Tout commence avec une voix dans l'obscurité. Une voix qui appelle au secours, qui gémit, qui supplie et qui se meurt. Cette voix est celle d'un garçon de quinze ans enseveli après un tremblement de terre, sous les décombres de l'hôpital dans lequel il se faisait soigner pour une blessure par balle. En attendant d'être secouru, l'enfant se remémore sa vie, son enfance et raconte. Il s'adresse au lecteur, ou peut-être à lui-même et explique son parcours, son destin, celui de devenir un tueur à douze ans dans le bidonville de Cité Soleil.

A chaque chapitre le récit du jeune garçon alterne avec la grande Histoire d'Haïti, celle qui vit deux siècles plus tôt le soulèvement des esclaves noirs conduits par Toussaint Louverture, et qui préfigurèrent l'abolition de l'esclavage et l'indépendance de l'île. Le présent dialogue alors avec le passé, d'étranges connections se font entre la petite et la grande histoire, entre le petit caïd de la cité et le général d'armée. Par flash, l'adolescent se rêve en Toussaint, à moins que ce ne soit Toussaint qui rêve qu'il est le jeune garçon des bidonvilles. La mise en parallèle des deux époques et des deux destins, d'abord surprenante, est finalement très intéressante et permet de comprendre l'histoire tragique du peuple haïtien d'hier à aujourd'hui. Elle révèle aussi la permanence de croyances ancestrales et de pratiques religieuses qui ont toujours cours en Haïti : le culte des divinités autochtones, la vénération des ancêtres, la pratique du vaudou et de la magie, et la superstition parfois entretenue au sein des populations pour les maintenir dans l'ignorance, ou les tenir en respect.
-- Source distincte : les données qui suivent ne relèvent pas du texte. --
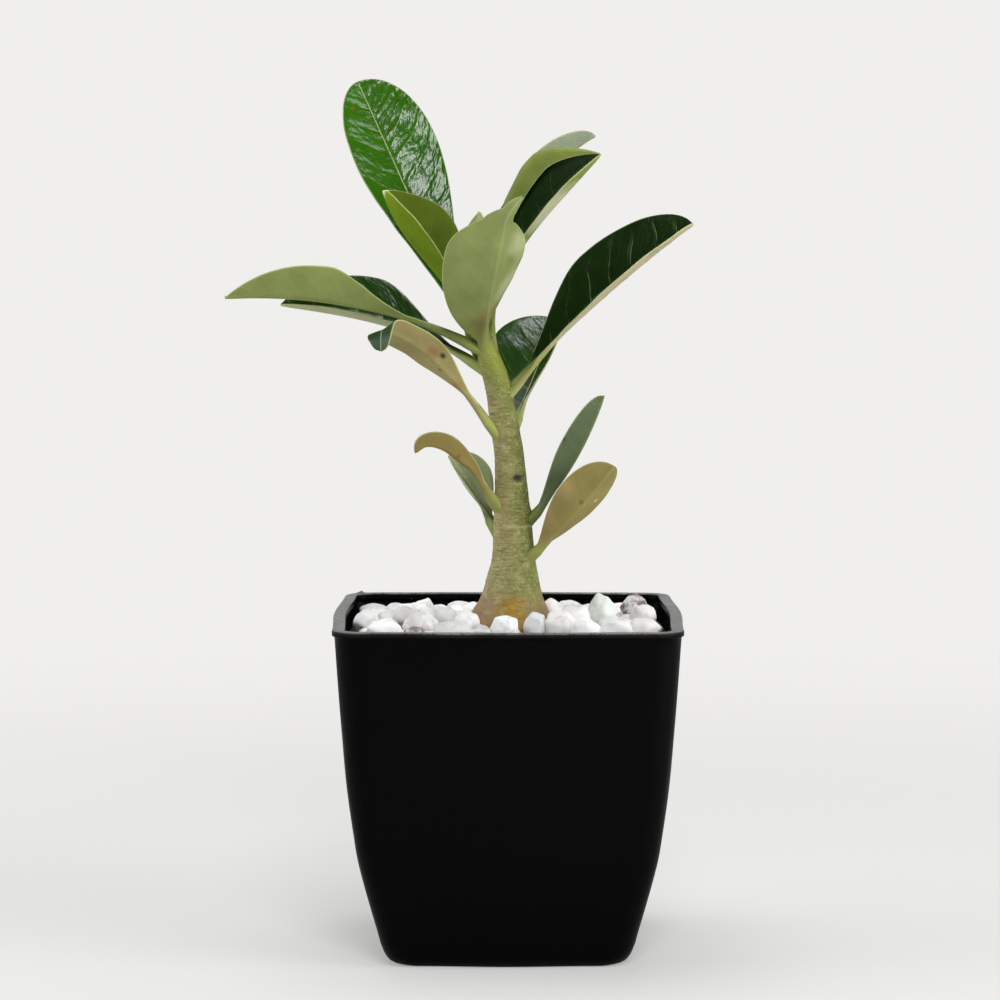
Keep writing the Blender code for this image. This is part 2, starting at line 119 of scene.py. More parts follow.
mixed = add(tree, "MixShader", {0: seen, 1: surround, 2: plain})[0]
add(tree, "OutputWorld", {"Surface": mixed})

LAMPS = (  # name, place and size in metres, power in watts
    ("lamp_front", (0.12, -1.05, 0.9), 0.45, 9.0),
    ("lamp_right", (0.95, -0.45, 0.35), 0.8, 10.0),
    ("lamp_left", (-1.0, -0.05, 0.45), 0.8, 5.0),
    ("lamp_top", (-0.1, 0.25, 1.3), 1.0, 9.0),
)
LAMP_AIM = 0.15  # metres: the height of the plant's middle, which every lamp points at
for name, place, size, power in LAMPS:
    lamp = bpy.data.lights.new(name, "AREA")
    lamp.shape = "DISK"
    lamp.size = size
    lamp.energy = power
    holder = bpy.data.objects.new(name, lamp)
    holder.location = place
    x, y, z = place
    away = math.atan2(math.hypot(x, y), z - LAMP_AIM)
    holder.rotation_euler = (away, 0, math.atan2(y, x) + math.pi / 2)
    holder.visible_camera = False
    scene.collection.objects.link(holder)

SWEEP = "#d5d5d3"
SWEEP_RADIUS = 8.0  # metres, as the three below it
SWEEP_MIDDLE = (0.0, 0.25, 0.0)  # back from the most shaded spot, in front of the pot
SWEEP_NEAR, SWEEP_FAR = 0.2, 1.0  # from that spot, where the floor starts and ends fading
SWEEP_HAZE = 0.36  # share of the backdrop's colour in the floor before it fades

# Matt paint that fades into the backdrop with distance, so no horizon shows.
material, tree, surface = new_material("painted_sweep")
spot = add(tree, "SeparateXYZ", {0: add(tree, "TexCoord")["Object"]})
reach = add(tree, "CombineXYZ", {0: spot["X"], 1: spot["Y"]})[0]
reach = add(tree, "VectorMath", {0: reach, 1: SWEEP_MIDDLE}, operation="ADD")[0]
reach = add(tree, "VectorMath", {0: reach}, operation="LENGTH")["Value"]
fade = {0: reach, 1: SWEEP_NEAR, 2: SWEEP_FAR, 3: SWEEP_HAZE, 4: 1.0}
fade = add(tree, "MapRange", fade, interpolation_type="SMOOTHERSTEP")[0]
seen = add(tree, "LightPath")["Is Camera Ray"]
fade = add(tree, "Math", {0: fade, 1: seen}, operation="MULTIPLY")[0]
paint = add(tree, "BsdfDiffuse", {"Color": linear(SWEEP)})[0]
haze = add(tree, "Emission", {"Color": linear(BACKDROP)})[0]
tree.links.new(add(tree, "MixShader", {0: fade, 1: paint, 2: haze})[0], surface)
bpy.ops.mesh.primitive_circle_add(vertices=96, radius=SWEEP_RADIUS, fill_type="NGON")
sweep = bpy.context.object
sweep.name = "sweep"
sweep.data.materials.append(material)

# --- Pot ----------------------------------------------------------------------------------
# One injection-moulded polypropylene shell: a rounded square with sides that bow out a
# little, a flat folded-out lip scuffed across by handling and greyed with painted sheen,
# and a small foot that stands flat.

POT_HEIGHT = 103.5
LIP_HALF = 52.2  # half the width over the lip, beside a corner
LIP_CORNER = 9.0  # radius of a corner at the lip, in plan
LIP_WIDTH = 3.7
LIP_DEPTH = 1.8
BULGE = 1.3  # how far the middle of a side stands out
WALL = 1.6
FLOOR = 2.2
BURR = (-47.3, 49.8)  # x and y of a small burr on the back left corner of the lip
WALL_SHAPE = (  # height and half-width of the outer wall beside a corner
    (0.0, 33.4), (0.7, 35.0), (2.2, 36.5), (4.6, 37.7), (11.0, 39.5), (18.5, 41.5),
    (26.0, 43.4), (34.0, 45.2), (41.5, 46.3), (56.5, 48.2), (71.0, 49.4), (86.0, 50.5),
    (POT_HEIGHT - LIP_DEPTH, 51.5),
)


def smooth_table(rows, place):
    """Values between the rows of a table, on a smooth curve through them."""
    rows = np.array(rows, float)
    slopes = np.gradient(rows[:, 1], rows[:, 0])
    i = int(np.clip(np.searchsorted(rows[:, 0], place) - 1, 0, len(rows) - 2))
    span = rows[i + 1, 0] - rows[i, 0]
    t = np.clip((place - rows[i, 0]) / span, 0, 1)
    near = (1 + 2 * t) * (1 - t) ** 2 * rows[i, 1] + t * (1 - t) ** 2 * span * slopes[i]
    far = t * t * (3 - 2 * t) * rows[i + 1, 1] + t * t * (t - 1) * span * slopes[i + 1]
    return float(near + far)


def wall_half(z):
    """Half the outer width of the wall at a height."""
    return float(np.interp(z, [row[0] for row in WALL_SHAPE], [row[1] for row in WALL_SHAPE]))


def corner_at(z):
    """Radius of the wall's corners at a height. They tighten towards the foot."""
    return LIP_CORNER * (0.75 + 0.25 * z / POT_HEIGHT)


def square_ring(half, corner, z, side_steps, corner_steps):
    """A square with round corners and sides that stand out slightly at their middles."""
    points = []
    straight = half - corner
    for quarter in range(4):
        side = []
        for i in range(side_steps + 1):
            t = -1 + 2 * i / side_steps
            side.append((half + BULGE * math.cos(math.pi * t / 2) ** 2, t * straight))
        for i in range(1, corner_steps):
            a = math.pi / 2 * i / corner_steps
            side.append((straight + corner * math.cos(a), straight + corner * math.sin(a)))
        c, s = math.cos(math.pi / 2 * quarter), math.sin(math.pi / 2 * quarter)
        points += [(x * c - y * s, x * s + y * c, z) for x, y in side]
    return points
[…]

Haïti, soleil noir est un roman aussi bouleversant qu'instructif sur l'histoire mal connue d'Haïti, et qui ne laissera pas le lecteur indifférent. Le destin de l'enfant d'aujourd'hui est particulièrement poignant et met en lumière la situation critique et les conditions de vie désastreuses d'une partie de la population dans les bidonvilles de Port-au-Prince, où règnent la violence, l'insécurité et la misère. On y découvre avec horreur des enfants armés jusqu'aux dents, confrontés à la mort dès le plus jeune âge, acquis à la loi des gangs, qui les prennent sous leur aile et les élèvent en petits soldats.
C'est là tout le paradoxe d'un système dont prend conscience peu à peu le lecteur : celui des gangs qui font régner l'ordre par la terreur, mais qui sont aussi les seuls à fournir nourriture et éducation aux familles de la cité, quand le gouvernement et les organisations humanitaires sont impuissants. Par la voix du jeune garçon, le roman apporte un éclairage vraiment enrichissant mais qui laisse sans voix sur les forces en présence et sur ce jeu précaire où les gangs dominent et où gouvernement, Nations-Unies et humanitaires peinent à trouver leur place et à apporter leur aide dans ce chaos.

Les chapitres mettant en scène Toussaint Louverture, essentiellement dans le cadre d'enjeux martiaux et de négociations, apparaîtront peut-être moins percutants face à l'horreur du présent, qui interpelle davantage parce qu'elle est malheureusement toujours d'actualité. Mais ils éclairent malgré tout la difficile histoire de l'île et de ses populations d'hier à aujourd'hui, et rappellent que les idéaux de liberté et de paix que portait l'ancien esclave pour ses pairs ne sont toujours pas une réalité.